Among the two contrail avoidance approaches seen to date, Ishka understands that the Google/Breakthrough Energy approach has some challenges including high fuel burn, risk of false negatives (as contrail avoidance can only take place when contrails have already been observed), and uncertainty regarding the warming or cooling effects of contrails prevented. It is also not yet commercially available. This leaves planning on the ground before flights (i.e. pre-tactical flight plan modification based on weather modelling) and accounting after flights as the only commercially available solution to take stock of contrail impacts and tackle them.

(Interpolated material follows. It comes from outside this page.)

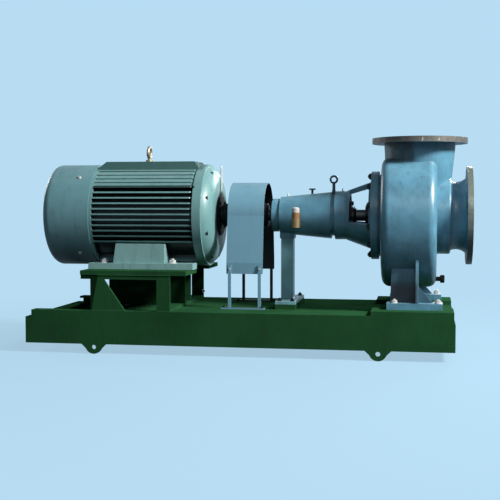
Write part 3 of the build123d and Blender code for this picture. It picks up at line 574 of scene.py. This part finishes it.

The aviation finance community is starting to educate itself on this issue, with industry-led initiatives already in conversation with companies like Estuaire and SATAVIA. Among individual lessors, Nordic Aviation Capital (NAC) has led the market by reporting non-CO2 impacts using Estuaire data in its most recent ESG report. The expectation is that once CO2 emissions accounting and reporting become standardised, non-CO2 impacts will follow. One way for lessors to take the lead on gathering this data could be to encourage lessees to use contrail monitoring systems as a way to gain visibility over what airlines and fleets are more prone to create persistent warming contrails. Long-haul-focused carriers and cargo airlines are among those expected to have higher persistent warming contrail propensity. Another focus for lessors could be engine choices, as modern combustion technology in some new-tech engines achieves significant reductions in nvPM and NOx versus rivals.

Meanwhile, on both sides of the Atlantic, several private and public-funded research projects are further validating how low-aromatic fuels (including SAF) may be able to limit contrail formation. As this report is published, Boeing was conducting tests together with the FAA on a United Airlines-destined Boeing 737 MAX flying with SAF and fossil-based jet fuel to measure how SAF affects contrails. Findings from this and other similar projects will be key in understanding how much SAF can contribute to reducing contrails, and how that reduction should be modelled by contrail monitoring systems.